» **EXERCISE TASK**
Each line from the start of the data below through the one containing "return Pos((x_from +" must be reproduced exactly.

===== STORED DATA =====

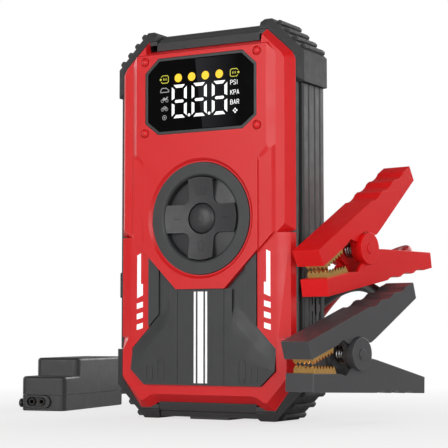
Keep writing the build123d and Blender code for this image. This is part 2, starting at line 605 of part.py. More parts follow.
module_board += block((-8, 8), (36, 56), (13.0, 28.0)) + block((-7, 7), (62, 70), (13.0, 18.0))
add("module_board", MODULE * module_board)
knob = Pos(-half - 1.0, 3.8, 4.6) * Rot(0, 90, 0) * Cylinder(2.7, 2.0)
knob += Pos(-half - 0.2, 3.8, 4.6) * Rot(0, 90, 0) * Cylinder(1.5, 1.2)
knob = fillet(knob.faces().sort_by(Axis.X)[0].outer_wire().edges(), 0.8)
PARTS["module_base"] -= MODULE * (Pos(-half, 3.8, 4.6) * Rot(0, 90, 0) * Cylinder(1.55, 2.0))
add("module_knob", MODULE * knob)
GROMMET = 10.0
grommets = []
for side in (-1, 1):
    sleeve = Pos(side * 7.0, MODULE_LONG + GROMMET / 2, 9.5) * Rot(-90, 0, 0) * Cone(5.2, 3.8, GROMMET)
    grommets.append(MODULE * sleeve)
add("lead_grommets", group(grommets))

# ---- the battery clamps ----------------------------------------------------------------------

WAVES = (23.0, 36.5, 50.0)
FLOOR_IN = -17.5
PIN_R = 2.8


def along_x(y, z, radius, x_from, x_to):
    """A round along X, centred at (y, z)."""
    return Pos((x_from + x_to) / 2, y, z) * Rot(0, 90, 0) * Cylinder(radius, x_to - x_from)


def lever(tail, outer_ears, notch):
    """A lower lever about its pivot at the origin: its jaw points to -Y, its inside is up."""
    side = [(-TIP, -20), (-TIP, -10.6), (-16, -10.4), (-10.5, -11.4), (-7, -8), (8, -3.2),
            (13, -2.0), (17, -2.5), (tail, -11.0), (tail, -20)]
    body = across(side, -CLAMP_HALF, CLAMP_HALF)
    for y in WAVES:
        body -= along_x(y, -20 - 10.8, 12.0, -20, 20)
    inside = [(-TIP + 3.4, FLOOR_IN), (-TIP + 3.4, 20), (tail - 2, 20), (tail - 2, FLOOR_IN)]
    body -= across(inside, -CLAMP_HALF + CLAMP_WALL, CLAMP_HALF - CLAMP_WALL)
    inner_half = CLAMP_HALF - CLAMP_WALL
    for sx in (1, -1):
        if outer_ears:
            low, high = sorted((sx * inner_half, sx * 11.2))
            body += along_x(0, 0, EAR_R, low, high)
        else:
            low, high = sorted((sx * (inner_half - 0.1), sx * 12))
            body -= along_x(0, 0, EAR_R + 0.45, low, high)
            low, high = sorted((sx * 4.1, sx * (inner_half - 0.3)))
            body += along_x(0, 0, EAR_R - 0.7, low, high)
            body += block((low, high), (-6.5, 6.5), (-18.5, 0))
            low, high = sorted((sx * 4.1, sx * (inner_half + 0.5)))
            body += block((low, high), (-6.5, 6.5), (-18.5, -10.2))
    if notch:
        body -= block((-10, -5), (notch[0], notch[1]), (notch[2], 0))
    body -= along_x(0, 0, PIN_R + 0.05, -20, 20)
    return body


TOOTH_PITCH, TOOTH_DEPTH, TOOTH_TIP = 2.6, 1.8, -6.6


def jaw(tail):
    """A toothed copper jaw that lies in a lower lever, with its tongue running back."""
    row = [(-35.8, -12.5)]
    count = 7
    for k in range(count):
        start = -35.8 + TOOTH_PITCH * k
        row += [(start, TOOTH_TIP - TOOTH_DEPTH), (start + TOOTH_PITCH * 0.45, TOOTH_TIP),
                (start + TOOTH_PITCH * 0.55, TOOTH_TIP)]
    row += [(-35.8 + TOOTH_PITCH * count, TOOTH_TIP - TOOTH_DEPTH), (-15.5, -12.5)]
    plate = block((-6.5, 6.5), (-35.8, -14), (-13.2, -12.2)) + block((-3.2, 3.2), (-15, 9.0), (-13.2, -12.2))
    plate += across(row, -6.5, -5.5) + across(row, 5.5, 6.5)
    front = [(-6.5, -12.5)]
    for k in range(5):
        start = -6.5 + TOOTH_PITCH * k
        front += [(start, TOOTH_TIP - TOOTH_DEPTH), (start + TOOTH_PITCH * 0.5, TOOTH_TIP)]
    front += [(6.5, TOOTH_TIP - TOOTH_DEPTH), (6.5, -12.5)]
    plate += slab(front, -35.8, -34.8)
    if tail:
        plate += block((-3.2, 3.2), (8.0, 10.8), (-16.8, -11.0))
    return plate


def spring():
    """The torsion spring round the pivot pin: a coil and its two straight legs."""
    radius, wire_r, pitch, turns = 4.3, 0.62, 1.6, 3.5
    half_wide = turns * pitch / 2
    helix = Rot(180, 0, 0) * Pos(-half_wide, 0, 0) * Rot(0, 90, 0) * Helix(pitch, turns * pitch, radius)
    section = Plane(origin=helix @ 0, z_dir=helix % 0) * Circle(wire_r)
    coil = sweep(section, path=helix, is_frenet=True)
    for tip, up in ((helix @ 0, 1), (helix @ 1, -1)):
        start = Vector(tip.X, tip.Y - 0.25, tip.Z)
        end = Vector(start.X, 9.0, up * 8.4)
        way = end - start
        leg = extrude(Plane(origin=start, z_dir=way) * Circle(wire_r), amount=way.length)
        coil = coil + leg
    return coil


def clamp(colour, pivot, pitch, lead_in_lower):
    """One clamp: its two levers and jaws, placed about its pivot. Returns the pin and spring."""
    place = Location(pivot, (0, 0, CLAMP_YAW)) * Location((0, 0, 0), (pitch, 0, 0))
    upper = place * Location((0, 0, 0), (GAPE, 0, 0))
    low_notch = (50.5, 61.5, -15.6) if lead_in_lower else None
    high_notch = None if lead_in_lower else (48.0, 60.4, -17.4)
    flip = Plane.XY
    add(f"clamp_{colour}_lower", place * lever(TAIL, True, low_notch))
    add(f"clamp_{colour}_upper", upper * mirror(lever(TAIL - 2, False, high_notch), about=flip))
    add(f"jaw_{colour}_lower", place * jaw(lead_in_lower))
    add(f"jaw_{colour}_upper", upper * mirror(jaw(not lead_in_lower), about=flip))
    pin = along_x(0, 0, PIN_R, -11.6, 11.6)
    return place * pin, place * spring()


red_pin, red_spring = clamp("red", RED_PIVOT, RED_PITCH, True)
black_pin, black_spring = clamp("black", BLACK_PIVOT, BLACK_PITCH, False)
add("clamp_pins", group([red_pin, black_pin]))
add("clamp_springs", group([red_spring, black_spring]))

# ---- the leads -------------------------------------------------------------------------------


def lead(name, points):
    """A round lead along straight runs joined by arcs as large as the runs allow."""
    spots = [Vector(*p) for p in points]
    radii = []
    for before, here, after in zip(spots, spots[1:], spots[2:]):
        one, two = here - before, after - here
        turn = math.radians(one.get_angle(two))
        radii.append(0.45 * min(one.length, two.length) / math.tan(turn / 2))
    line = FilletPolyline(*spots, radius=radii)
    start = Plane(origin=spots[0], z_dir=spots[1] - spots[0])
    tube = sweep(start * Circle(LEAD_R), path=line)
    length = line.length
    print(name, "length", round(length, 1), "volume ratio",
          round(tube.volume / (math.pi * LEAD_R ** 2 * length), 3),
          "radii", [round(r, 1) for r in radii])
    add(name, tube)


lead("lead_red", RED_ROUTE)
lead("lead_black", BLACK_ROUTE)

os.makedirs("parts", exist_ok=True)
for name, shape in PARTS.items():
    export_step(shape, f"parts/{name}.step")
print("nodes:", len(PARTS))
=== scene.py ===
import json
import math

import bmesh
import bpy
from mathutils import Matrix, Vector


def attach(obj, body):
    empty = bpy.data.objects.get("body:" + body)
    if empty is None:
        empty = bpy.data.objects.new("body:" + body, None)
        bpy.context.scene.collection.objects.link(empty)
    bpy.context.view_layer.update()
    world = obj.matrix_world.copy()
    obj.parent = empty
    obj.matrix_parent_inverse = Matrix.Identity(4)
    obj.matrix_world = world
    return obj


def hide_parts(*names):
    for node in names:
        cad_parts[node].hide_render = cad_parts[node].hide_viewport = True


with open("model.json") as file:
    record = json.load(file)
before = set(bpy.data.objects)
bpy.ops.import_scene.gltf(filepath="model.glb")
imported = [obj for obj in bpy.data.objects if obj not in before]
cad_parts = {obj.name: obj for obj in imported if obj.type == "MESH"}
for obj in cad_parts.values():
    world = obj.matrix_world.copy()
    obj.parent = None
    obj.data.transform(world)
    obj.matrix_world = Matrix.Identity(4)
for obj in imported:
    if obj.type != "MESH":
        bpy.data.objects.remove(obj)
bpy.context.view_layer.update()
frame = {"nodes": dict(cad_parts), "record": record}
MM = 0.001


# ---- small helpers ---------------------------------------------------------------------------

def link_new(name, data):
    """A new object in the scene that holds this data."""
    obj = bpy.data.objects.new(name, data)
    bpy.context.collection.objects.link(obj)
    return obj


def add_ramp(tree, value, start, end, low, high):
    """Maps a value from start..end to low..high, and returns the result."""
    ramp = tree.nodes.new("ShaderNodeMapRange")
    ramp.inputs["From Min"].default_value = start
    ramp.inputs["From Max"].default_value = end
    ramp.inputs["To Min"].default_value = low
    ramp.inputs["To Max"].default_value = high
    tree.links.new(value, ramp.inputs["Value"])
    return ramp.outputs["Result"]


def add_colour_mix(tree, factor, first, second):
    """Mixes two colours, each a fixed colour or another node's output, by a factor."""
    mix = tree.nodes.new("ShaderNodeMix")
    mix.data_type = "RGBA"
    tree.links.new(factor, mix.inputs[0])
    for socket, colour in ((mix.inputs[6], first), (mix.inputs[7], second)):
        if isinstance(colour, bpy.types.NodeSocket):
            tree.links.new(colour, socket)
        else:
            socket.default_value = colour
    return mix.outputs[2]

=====

» **TASK SOLUTION**
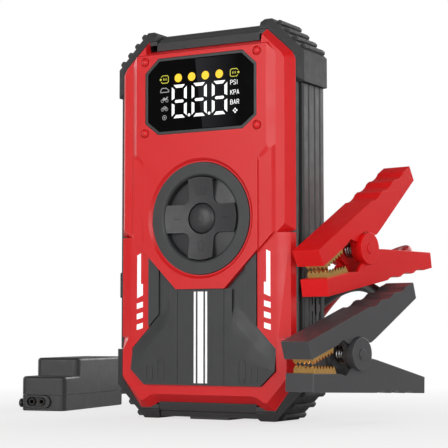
Keep writing the build123d and Blender code for this image. This is part 2, starting at line 605 of part.py. More parts follow.
module_board += block((-8, 8), (36, 56), (13.0, 28.0)) + block((-7, 7), (62, 70), (13.0, 18.0))
add("module_board", MODULE * module_board)
knob = Pos(-half - 1.0, 3.8, 4.6) * Rot(0, 90, 0) * Cylinder(2.7, 2.0)
knob += Pos(-half - 0.2, 3.8, 4.6) * Rot(0, 90, 0) * Cylinder(1.5, 1.2)
knob = fillet(knob.faces().sort_by(Axis.X)[0].outer_wire().edges(), 0.8)
PARTS["module_base"] -= MODULE * (Pos(-half, 3.8, 4.6) * Rot(0, 90, 0) * Cylinder(1.55, 2.0))
add("module_knob", MODULE * knob)
GROMMET = 10.0
grommets = []
for side in (-1, 1):
    sleeve = Pos(side * 7.0, MODULE_LONG + GROMMET / 2, 9.5) * Rot(-90, 0, 0) * Cone(5.2, 3.8, GROMMET)
    grommets.append(MODULE * sleeve)
add("lead_grommets", group(grommets))

# ---- the battery clamps ----------------------------------------------------------------------

WAVES = (23.0, 36.5, 50.0)
FLOOR_IN = -17.5
PIN_R = 2.8


def along_x(y, z, radius, x_from, x_to):
    """A round along X, centred at (y, z)."""
    return Pos((x_from + x_to) / 2, y, z) * Rot(0, 90, 0) * Cylinder(radius, x_to - x_from)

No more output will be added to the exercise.